The next six miles passed a lot faster and drama-free than I anticipated, and I'd somehow managed to continue running the entire way. I reached the last aid station feeling like I was at mile 96 instead of 22, but with 53 minutes to cover the last four miles. The trail, after the second to last road crossing, becomes a serpentine twist of root and leaf covered hills. At the top of the last major climb, my friend Mark Carroll was waiting and offered a fist bump and words of encouragement. Terri Lemke, who'd paced my last 35 miles at the 2014 Burning River 100 was right behind me, and passed me shortly thereafter. This was actually a helpful move, as she was moving very fast and I was trying very hard to keep up, or at least keep her in sight. In retrospect, I don't think I'd have done as well had she not passed me at this point. As I turned the corner toward the last long, grassy stretch leading to the finish line, I heard one half marathoner (who'd started two hours after me) telling another that they'd be finishing under 3:00. That meant I'd be finishing under 5:00. I passed them in what was probably a bizarre looking sprint in my flashy jewelry bedecked formal wear and black tights, and finished in 4:55:53. Like Oil Creek, it was an incredibly unexpected success.

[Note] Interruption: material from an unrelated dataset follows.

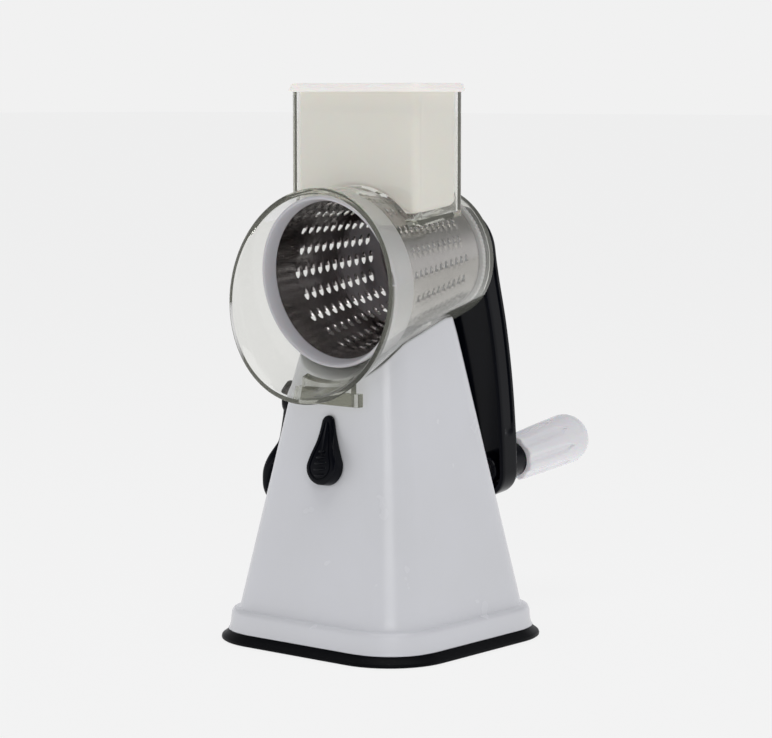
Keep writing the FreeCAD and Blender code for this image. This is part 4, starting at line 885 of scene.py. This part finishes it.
def lever_section(up, half, shrink=1.0):
    """A rounded cross-section of the lever at a height above its pivot."""
    outer_x, inner_x = follow(LEVER_OUTER, up), follow(LEVER_INNER, up)
    thick = (outer_x - inner_x) * shrink
    corner = min(thick, 2 * half) * 0.42
    centre = LEVER_HUB + Vector((-(outer_x + inner_x) / 2, 0, up))
    flat = rounded(thick / 2, half, corner, 0.0, 0.0, 5, 5)
    return [centre + spot for spot in flat]


lever = bmesh.new()
rings = [[LEVER_HUB + Vector((-17.9, 0, -53.1))]]
for step in range(45):
    up = -52.9 + 44.9 * step / 44
    rings.append(lever_section(up, follow(LEVER_HALF, up), 0.5 + 0.5 * min(1.0, (step + 1) / 6)))
for step in range(33):
    turn = math.radians(-68 + 158 * step / 32)
    up = HUB_RADIUS * math.sin(turn)
    half = max(HUB_RADIUS * math.cos(turn), 0.6)
    if up < -3.0:
        half = max(half, 5.2)
    rings.append(lever_section(up, half, 1.0 if step < 30 else 0.9))
rings.append([LEVER_HUB + Vector((-3.6, 0, HUB_RADIUS))])
skin(lever, rings)
piece("lever_paddle", lever, black_abs, "lever", ["suction_lever"])


# ---------------------------------------------------------------- carried-over hidden and small pieces
# Screws and axles in plain zinc-plated steel, sliding pieces in satin white acetal, and the
# shaft in the drum's lilac white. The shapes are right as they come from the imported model.

zinc, tree, output = new_material("Zinc_Plated_Steel")
zinc_tone = add(tree, "ShaderNodeMix", {"A": colour("b4b4b2"), "B": colour("c8c8c6")},
                {"Factor": mottle(tree, 400.0, 0.0, 1.0)}, data_type="RGBA")
zinc_shader = add(tree, "ShaderNodeBsdfPrincipled", {"Metallic": 1.0},
                  {"Base Color": zinc_tone.outputs["Result"], "Roughness": mottle(tree, 700.0, 0.25, 0.4)})
tree.links.new(zinc_shader.outputs["BSDF"], output.inputs["Surface"])
acetal = moulded("Satin_White_Acetal", "dcdcda", "e2e2e0", 0.45, ripple=0.05)

carried = {
    zinc: ["cup_washer", "cup_screw", "base_screws", "lever_axle", "cam_screw", "dog_screw", "crank_screw",
           "crank_washer", "grip_axle", "axle_screw"],
    acetal: ["lift_rod", "lift_cam", "lever_bush", "latch_dog", "shaft_bush"],
    white_abs: ["base_plate"],
    black_rubber: ["suction_cup"],
    drum_white: ["drive_shaft"],
}
for material, names in carried.items():
    for name in names:
        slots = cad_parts[name].data.materials
        slots.clear()
        slots.append(material)


# ---------------------------------------------------------------- floor, light and camera
# A plain pale floor that glows softly like a lit table, an even pale surround that is dimmer
# in front and overhead, and two large soft boxes.

floor_mesh = bpy.data.meshes.new("floor")
reach = 30.0
floor_mesh.from_pydata([(-reach, -reach, 0), (reach, -reach, 0), (reach, reach, 0), (-reach, reach, 0)], [],
                       [(0, 1, 2, 3)])
floor = bpy.data.objects.new("floor", floor_mesh)
floor.location.z = -0.0004
bpy.context.scene.collection.objects.link(floor)
paper, tree, output = new_material("Pale_Lit_Table")
paper_glow = add(tree, "ShaderNodeEmission", {"Color": colour("f1f1f1"), "Strength": 0.945})
paper_face = add(tree, "ShaderNodeBsdfDiffuse", {"Color": (0.1, 0.1, 0.1, 1.0)})
paper_sum = add(tree, "ShaderNodeAddShader", {}, {0: paper_glow.outputs[0], 1: paper_face.outputs[0]})
tree.links.new(paper_sum.outputs[0], output.inputs["Surface"])
floor_mesh.materials.append(paper)

world = bpy.data.worlds.new("Soft_Studio")
bpy.context.scene.world = world
world.use_nodes = True
tree = world.node_tree
tree.nodes.clear()
direction = add(tree, "ShaderNodeTexCoord")
front = add(tree, "ShaderNodeVectorMath", {1: (0.64, -0.768, 0.0)}, {0: direction.outputs["Generated"]},
            operation="DOT_PRODUCT")
limits = {"From Min": -0.5, "From Max": 0.8, "To Min": 0.95, "To Max": 0.38}
surround = add(tree, "ShaderNodeMapRange", limits, {"Value": front.outputs["Value"]},
               interpolation_type="SMOOTHSTEP")
height = add(tree, "ShaderNodeSeparateXYZ", {}, {"Vector": direction.outputs["Generated"]})
limits = {"From Min": 0.12, "From Max": 0.5, "To Min": 1.0, "To Max": 0.3}
overhead = add(tree, "ShaderNodeMapRange", limits, {"Value": height.outputs["Z"]},
               interpolation_type="SMOOTHSTEP")
strength = add(tree, "ShaderNodeMath", {}, {0: surround.outputs["Result"], 1: overhead.outputs["Result"]},
               operation="MULTIPLY")
soft = add(tree, "ShaderNodeBackground", {"Color": colour("fbfbff")}, {"Strength": strength.outputs[0]})
backdrop = add(tree, "ShaderNodeBackground", {"Color": colour("f1f1f1"), "Strength": 1.0})
seen = add(tree, "ShaderNodeLightPath")
choose = add(tree, "ShaderNodeMixShader", {}, {0: seen.outputs["Is Camera Ray"], 1: soft.outputs[0],
                                               2: backdrop.outputs[0]})
add(tree, "ShaderNodeOutputWorld", {}, {"Surface": choose.outputs[0]})


def soft_box(name, place, target, size, power):
    """A large square soft light aimed at a point."""
    data = bpy.data.lights.new(name, "AREA")
    data.shape = "SQUARE"
    data.size = size
    data.energy = power
    light = bpy.data.objects.new(name, data)
    light.location = place
    light.rotation_euler = (Vector(target) - Vector(place)).to_track_quat("-Z", "Y").to_euler()
    bpy.context.scene.collection.objects.link(light)


soft_box("Top_Box", (0.2, -0.2, 1.9), (0, 0, 0.1), 1.4, 13.0)
soft_box("Key_Box", (1.35, -1.5, 1.0), (0, 0, 0.12), 0.9, 7.0)

lens_data = bpy.data.cameras.new("Camera")
lens_data.sensor_width = 36.0
lens_data.lens = 122.1
camera = bpy.data.objects.new("Camera", lens_data)
camera.location = (0.829, -0.9911, 0.269)
camera.rotation_euler = (math.radians(90 - 5.97), 0.0, math.radians(39.8))
bpy.context.scene.collection.objects.link(camera)
bpy.context.scene.camera = camera
bpy.context.scene.view_settings.view_transform = "Standard"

Now, with 10 days separating me from my last long race of the year, I'm sitting here wondering what I've gotten myself into this time, having set the bar higher than ever before. It isn't even a question of smart or stupid, cautious or ambitious, salad or triple order of crab rangoon. It's a question of whether or not I can keep my shit together for 20 hours rather than 10, whether I can keep running without the hills to break the monotony and pain, without the roots to keep me mindful, creeks to keep me on my toes. It's something I've yet to do in a race distance that always exceeds my ability to maintain logical sensory perception processing, where bones hurt as much as muscles, and food issues can't be ignored. In 10 days, I can only hope that it all comes together, and I find a way to keep it there.